* begin *

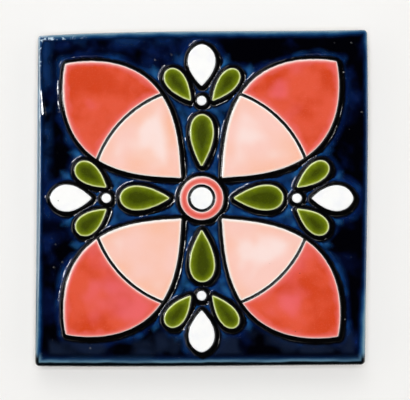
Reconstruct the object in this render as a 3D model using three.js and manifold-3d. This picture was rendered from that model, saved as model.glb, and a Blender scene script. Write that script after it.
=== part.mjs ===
// A square earthenware tile, pressed in one piece: a slab with a moulded ornament raised on its glazed face
// and shallow keying grooves in its bare back. Millimetres. The tile lies face up: the back rests on Z = 0,
// +Z comes out of the face and +Y runs up the face.
import * as THREE from "three";
import { mergeVertices } from "three/addons/utils/BufferGeometryUtils.js";
import Module from "manifold-3d";

const wasm = await Module();
wasm.setup();

// The slab
const width = 149;
const height = 151;
const slabThickness = 11;
const arrisRadius = 2.2;
const cornerRadius = 2.6;
// Hand trimming left each corner this far from the true rectangle, and pulled each side out at its thirds.
const topLeftShift = [0.2, -1.6];
const topRightShift = [0.2, 1.1];
const bottomRightShift = [-0.8, 0.5];
const bottomLeftShift = [-1.1, -0.2];
const topBow = [2.0, -0.2];
const rightBow = [1.3, 0.2];
const bottomBow = [0.2, 0.7];
const leftBow = [-1.2, -1.2];

// The raised ornament: how far it stands off the face, and the lines incised in its top
const relief = 1.5;
const shoulder = 0.8;
const lineWidth = 1.2;
const lineDepth = 0.5;

// The round boss in the middle, with an incised ring between its rim and its eye
const bossRadius = 10;
const bossRimWidth = 4.4;

// Four petals on the diagonals, each crossed by an incised arc
const petalGap = 3;
const petalWidth = 42;
const petalCornerMargin = 19;
const petalRootPoint = 1.15;
const petalTipPoint = 0.85;
const petalInnerPart = 37;

// On each axis, from the side of the tile inwards: a bud, a pair of side leaves, a berry and an inner leaf
const sideMargin = 6;
const budLength = 19;
const budWidth = 12.5;
const budRootPoint = 1;
const budTipPoint = 0.3;
const berryRadius = 2.3;
const berryGap = 4.3;
const sideLeafLength = 17.5;
const sideLeafWidth = 9.4;
const sideLeafSpread = 38;
const sideLeafGap = 2.6;
const innerLeafWidth = 11.5;
const innerLeafRootGap = 4.4;
const innerLeafTipGap = 3.6;
const leafRootPoint = 1;
const leafTipPoint = 0;

// The hand's play in like motifs: in their sizes, and in degrees in the way they lie
const petalSizePlay = 0.8;
const petalTurnPlay = 0.5;
const leafSizePlay = 0.5;
const leafTurnPlay = 1;

// The back's keying grooves
const grooveWidth = 7;
const grooveDepth = 1.2;
const grooveFlare = 1;
const groovePitch = 14;
const grooveMargin = 12;

// How finely the round shapes are drawn
const curveSteps = 180;
const petalSides = 48;
const leafSides = 28;
const arcSides = 96;
const bossSides = 40;
const berrySides = 16;
const roundingSteps = 4;
const edgeSteps = 5;

// A closed geometry as a solid that can be cut and joined.
function solid(geometry) {
  const bare = geometry.index ? geometry.toNonIndexed() : geometry.clone();
  bare.deleteAttribute("normal");
  bare.deleteAttribute("uv");
  const merged = mergeVertices(bare, 1e-4);
  return new wasm.Manifold(
    new wasm.Mesh({
      numProp: 3,
      vertProperties: merged.attributes.position.array,
      triVerts: new Uint32Array(merged.index.array),
    }),
  );
}

// A solid back as a three.js geometry.
function geometryOf(made) {
  const mesh = made.getMesh();
  const geometry = new THREE.BufferGeometry();
  geometry.setAttribute("position", new THREE.BufferAttribute(mesh.vertProperties, 3));
  geometry.setIndex(new THREE.BufferAttribute(mesh.triVerts, 1));
  geometry.computeVertexNormals();
  return geometry;
}

// The hand's play, from -1 to 1, in one trait of motif number n, so that no two of a kind are quite alike.
const TURN = 0;
const LENGTH = 1;
const BREADTH = 2;
function byHand(n, trait) {
  return Math.sin(7.3 * n + 2.9 * trait + 0.9);
}

// The place this far from the middle of the face, in a direction given in degrees.
function polar(radius, degrees) {
  const angle = THREE.MathUtils.degToRad(degrees);
  return new THREE.Vector2(radius * Math.cos(angle), radius * Math.sin(angle));
}

// The outline of a drop's top, inside its shoulder. The drop is rooted at the origin with its tip out along +X,
// and a higher point value sharpens that end.
function dropTop(length, breadth, rootPoint, tipPoint, sides) {
  const half = (turn) =>
    Math.sin(turn) * Math.sin(turn / 2) ** rootPoint * Math.abs(Math.cos(turn / 2)) ** tipPoint;
  const turns = Array.from({ length: curveSteps + 1 }, (_, i) => (Math.PI * i) / curveSteps);
  const toBreadth = (breadth / 2 - shoulder) / Math.max(...turns.map(half));
  const toLength = length / 2 - shoulder;
  const side = turns.map(
    (turn) => new THREE.Vector2(shoulder + toLength * (1 - Math.cos(turn)), toBreadth * half(turn)),
  );
  const edge = new THREE.Path(side).getSpacedPoints(sides / 2);
  const back = edge.slice(1, -1).reverse().map((p) => new THREE.Vector2(p.x, -p.y));
  return new THREE.Shape([...edge, ...back].reverse());
}

// A raised motif, from its top's outline out over a rounded shoulder. It starts in the middle of the slab.
function raised(top, root, degrees) {
  const pad = new THREE.ExtrudeGeometry(top, {
    depth: relief + slabThickness / 2 - 2 * shoulder,
    bevelThickness: shoulder,
    bevelSize: shoulder,
    bevelSegments: roundingSteps / 2,
    steps: 1,
  });
  pad.rotateZ(THREE.MathUtils.degToRad(degrees));
  pad.translate(root.x, root.y, slabThickness / 2 + shoulder);
  return solid(pad);
}

// A profile of [radius, height] points turned about an upright axis at this centre.
function turned(profile, centre, sides) {
  const round = new THREE.LatheGeometry(profile.map(([r, z]) => new THREE.Vector2(r, z)), sides);
  round.rotateX(Math.PI / 2);
  round.translate(centre.x, centre.y, 0);
  return solid(round);
}

// A round motif with a rounded shoulder, for the boss and the berries.
function roundPad(radius, centre, sides) {
  const top = slabThickness + relief;
  const easing = shoulder * (1 - Math.SQRT1_2);
  const profile = [
    [0, slabThickness / 2],
    [radius, slabThickness / 2],
    [radius, top - shoulder],
    [radius - easing, top - easing],
    [radius - shoulder, top],
    [0, top],
  ];
  return turned(profile, centre, sides);
}

// A line incised in a ring about the middle, lineWidth across at the motifs' top and half that at its foot.
function incisedRing(radius, sides) {
  const top = slabThickness + relief;
  const foot = lineWidth / 4;
  const mouth = 3 * foot;
  const profile = [
    [radius - foot, top - lineDepth],
    [radius + foot, top - lineDepth],
    [radius + mouth, top + lineDepth],
    [radius - mouth, top + lineDepth],
    [radius - foot, top - lineDepth],
  ];
  return turned(profile, new THREE.Vector2(), sides);
}

// A quarter turn comes out round when its Bezier handles lie this share of the way to the corner.
const roundHandle = (4 / 3) * (Math.SQRT2 - 1);

// The slab's hand-trimmed outline, with its bounding box centred on the origin.
function slabOutline() {
  const corner = (sideX, sideY, shift) =>
    new THREE.Vector2((sideX * width) / 2 + shift[0], (sideY * height) / 2 + shift[1]);
  const corners = [
    corner(-1, 1, topLeftShift),
    corner(1, 1, topRightShift),
    corner(1, -1, bottomRightShift),
    corner(-1, -1, bottomLeftShift),
  ];
  const bows = [topBow, rightBow, bottomBow, leftBow];
  const outline = new THREE.Path();
  corners.forEach((start, i) => {
    const end = corners[(i + 1) % 4];
    const along = end.clone().sub(start).normalize();
    const outward = new THREE.Vector2(-along.y, along.x);
    const reach = start.distanceTo(end);
    const from = start.clone().addScaledVector(along, cornerRadius);
    const to = end.clone().addScaledVector(along, -cornerRadius);
    const [first, second] = bows[i].map((bow, k) =>
      start.clone().addScaledVector(along, (reach * (k + 1)) / 3).addScaledVector(outward, bow),
    );
    if (i === 0) outline.moveTo(from.x, from.y);
    outline.bezierCurveTo(first.x, first.y, second.x, second.y, to.x, to.y);
    const beyond = corners[(i + 2) % 4].clone().sub(end).normalize();
    const rounded = end.clone().addScaledVector(beyond, cornerRadius);
    const entering = to.clone().lerp(end, roundHandle);
    const leaving = rounded.clone().lerp(end, roundHandle);
    outline.bezierCurveTo(entering.x, entering.y, leaving.x, leaving.y, rounded.x, rounded.y);
  });
  const points = outline.getPoints(edgeSteps);
  points.pop();
  const middle = new THREE.Box2().setFromPoints(points).getCenter(new THREE.Vector2());
  return new THREE.Shape(points.map((p) => p.sub(middle)).reverse());
}

// The slab: its front arris is rounded over, and its back is pressed flat and left sharp.
function slab() {
  const body = new THREE.ExtrudeGeometry(slabOutline(), {
    depth: slabThickness,
    bevelThickness: arrisRadius,
    bevelSize: arrisRadius,
    bevelOffset: -arrisRadius,
    bevelSegments: roundingSteps,
    steps: 1,
  });
  body.translate(0, 0, -arrisRadius);
  const below = new THREE.BoxGeometry(2 * width, 2 * height, 4 * arrisRadius);
  below.translate(0, 0, -2 * arrisRadius);
  return solid(body).subtract(solid(below));
}

// One keying groove across the back, wider at its mouth by the flare on each side.
function groove(y) {
  const length = width - 2 * grooveMargin;
  const section = new THREE.Shape([
    new THREE.Vector2(-grooveWidth / 2, -grooveDepth),
    new THREE.Vector2(grooveWidth / 2, -grooveDepth),
    new THREE.Vector2(grooveWidth / 2, 0),
    new THREE.Vector2(grooveWidth / 2 - grooveFlare, grooveDepth),
    new THREE.Vector2(-grooveWidth / 2 + grooveFlare, grooveDepth),
    new THREE.Vector2(-grooveWidth / 2, 0),
  ]);
  const cut = new THREE.ExtrudeGeometry(section, { depth: length, bevelEnabled: false });
  cut.rotateX(Math.PI / 2);
  cut.rotateZ(Math.PI / 2);
  cut.translate(-length / 2, y, 0);
  return solid(cut);
}

// The grooves lie evenly either side of a land across the middle of the back.
function grooves() {
  const perHalf = Math.floor((height / 2 - grooveMargin) / groovePitch);
  const places = Array.from({ length: perHalf }, (_, i) => (i + 0.5) * groovePitch);
  return places.flatMap((y) => [groove(y), groove(-y)]);
}

// The boss, with the ring that sets off its eye.
function boss() {
  return roundPad(bossRadius, new THREE.Vector2(), bossSides).subtract(
    incisedRing(bossRadius - bossRimWidth, bossSides),
  );
}

// A petal reaches from the boss towards a corner, and the incised arc crosses it.
function petal(k) {
  const root = bossRadius + petalGap;
  const reach = Math.hypot(width / 2, height / 2) - petalCornerMargin - root;
  const degrees = 45 + 90 * k + petalTurnPlay * byHand(k, TURN);
  const length = reach + petalSizePlay * byHand(k, LENGTH);
  const breadth = petalWidth + petalSizePlay * byHand(k, BREADTH);
  const top = dropTop(length, breadth, petalRootPoint, petalTipPoint, petalSides);
  return raised(top, polar(root, degrees), degrees).subtract(
    incisedRing(root + petalInnerPart, arcSides),
  );
}

// What stands on one axis. The motifs are numbered on from the four petals, four to an axis.
function palmette(k) {
  const degrees = 90 * k;
  const [bud, leftLeaf, rightLeaf, innerLeaf] = [4, 5, 6, 7].map((n) => n + 4 * k);
  const turn = (n) => leafTurnPlay * byHand(n, TURN);
  const longer = (n) => leafSizePlay * byHand(n, LENGTH);
  const broader = (n) => leafSizePlay * byHand(n, BREADTH);

  const budRoot = (k % 2 === 0 ? width : height) / 2 - sideMargin - budLength;
  const budTop = dropTop(budLength, budWidth + broader(bud), budRootPoint, budTipPoint, leafSides);
  const berryAt = budRoot - berryGap - berryRadius;

  const leaf = (length, breadth, root, angle) =>
    raised(dropTop(length, breadth, leafRootPoint, leafTipPoint, leafSides), root, angle);
  const sideLeaf = (side, n) =>
    leaf(
      sideLeafLength + longer(n),
      sideLeafWidth + broader(n),
      polar(berryAt, degrees).add(polar(berryRadius + sideLeafGap, degrees + 90 * side)),
      degrees + side * sideLeafSpread + turn(n),
    );

  const innerRoot = bossRadius + innerLeafRootGap;
  const innerLength = berryAt - berryRadius - innerLeafTipGap - innerRoot;
  return [
    raised(budTop, polar(budRoot, degrees), degrees),
    sideLeaf(1, leftLeaf),
    sideLeaf(-1, rightLeaf),
    roundPad(berryRadius, polar(berryAt, degrees), berrySides),
    leaf(innerLength, innerLeafWidth + broader(innerLeaf), polar(innerRoot, degrees), degrees + turn(innerLeaf)),
  ];
}

const quarters = [0, 1, 2, 3];
const ornament = [boss(), ...quarters.map(petal), ...quarters.flatMap(palmette)];
const groovedSlab = grooves().reduce((whole, cut) => whole.subtract(cut), slab());
const tileSolid = ornament.reduce((whole, motif) => whole.add(motif), groovedSlab);

const glazedEarthenware = new THREE.MeshStandardMaterial({ color: 0x0a2350, roughness: 0.12, metalness: 0 });
const tile = new THREE.Mesh(geometryOf(tileSolid), glazedEarthenware);
tile.name = "tile";

const part = new THREE.Group();
part.add(tile);
export default part;
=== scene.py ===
import math

import bpy
import numpy as np
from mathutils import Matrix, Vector
from mathutils.geometry import delaunay_2d_cdt


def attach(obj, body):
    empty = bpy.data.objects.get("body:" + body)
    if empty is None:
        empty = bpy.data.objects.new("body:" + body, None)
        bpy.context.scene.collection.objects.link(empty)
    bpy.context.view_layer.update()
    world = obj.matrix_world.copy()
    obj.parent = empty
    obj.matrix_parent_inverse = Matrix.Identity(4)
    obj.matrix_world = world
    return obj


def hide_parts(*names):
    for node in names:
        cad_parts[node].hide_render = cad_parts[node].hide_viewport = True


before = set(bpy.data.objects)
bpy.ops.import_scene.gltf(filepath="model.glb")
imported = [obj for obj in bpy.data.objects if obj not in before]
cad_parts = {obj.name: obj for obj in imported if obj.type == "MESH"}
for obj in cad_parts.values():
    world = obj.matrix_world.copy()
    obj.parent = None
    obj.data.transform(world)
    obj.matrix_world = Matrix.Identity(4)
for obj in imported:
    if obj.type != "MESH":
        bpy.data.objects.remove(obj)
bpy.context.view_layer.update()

# The slab is one piece of earthenware clay, pressed in a mould and trimmed by hand, so its sides bow a little
# and its corners are a little out of true. Its front arris is rounded over. The tile's sizes are millimetres,
# and lists of its corners or sides start at the top left and go round clockwise.
MM = 0.001
WIDTH = 149.0
HEIGHT = 151.0
THICKNESS = 11.0
ARRIS = 2.2
CORNER_TRIM = (1.4, 2.0, 2.1, 2.1)
CORNER_SHIFTS = ((0.2, -1.6), (0.2, 1.1), (-0.8, 0.5), (-1.1, -0.2))
SIDE_BOWS = ((2.0, -0.2), (1.3, 0.2), (0.2, 0.7), (-1.2, -1.2))
ROUND_HANDLE = 4 / 3 * (math.sqrt(2) - 1)
SIDE_STEPS = 170
CORNER_STEPS = 10


def bezier(a, b, c, d, steps):
    """Points along a cubic curve from a up to, but without, d."""
    t = np.linspace(0, 1, steps, endpoint=False)[:, None]
    return a * (1 - t) ** 3 + 3 * b * t * (1 - t) ** 2 + 3 * c * t * t * (1 - t) + d * t ** 3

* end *

WHAT IS NEEDED
Set down, exactly and alone, the run of lines from the line that has "const glazedEarthenware = new" to the line that has "if empty is".

FINISHED TASK
const glazedEarthenware = new THREE.MeshStandardMaterial({ color: 0x0a2350, roughness: 0.12, metalness: 0 });
const tile = new THREE.Mesh(geometryOf(tileSolid), glazedEarthenware);
tile.name = "tile";

const part = new THREE.Group();
part.add(tile);
export default part;
=== scene.py ===
import math

import bpy
import numpy as np
from mathutils import Matrix, Vector
from mathutils.geometry import delaunay_2d_cdt


def attach(obj, body):
    empty = bpy.data.objects.get("body:" + body)
    if empty is None:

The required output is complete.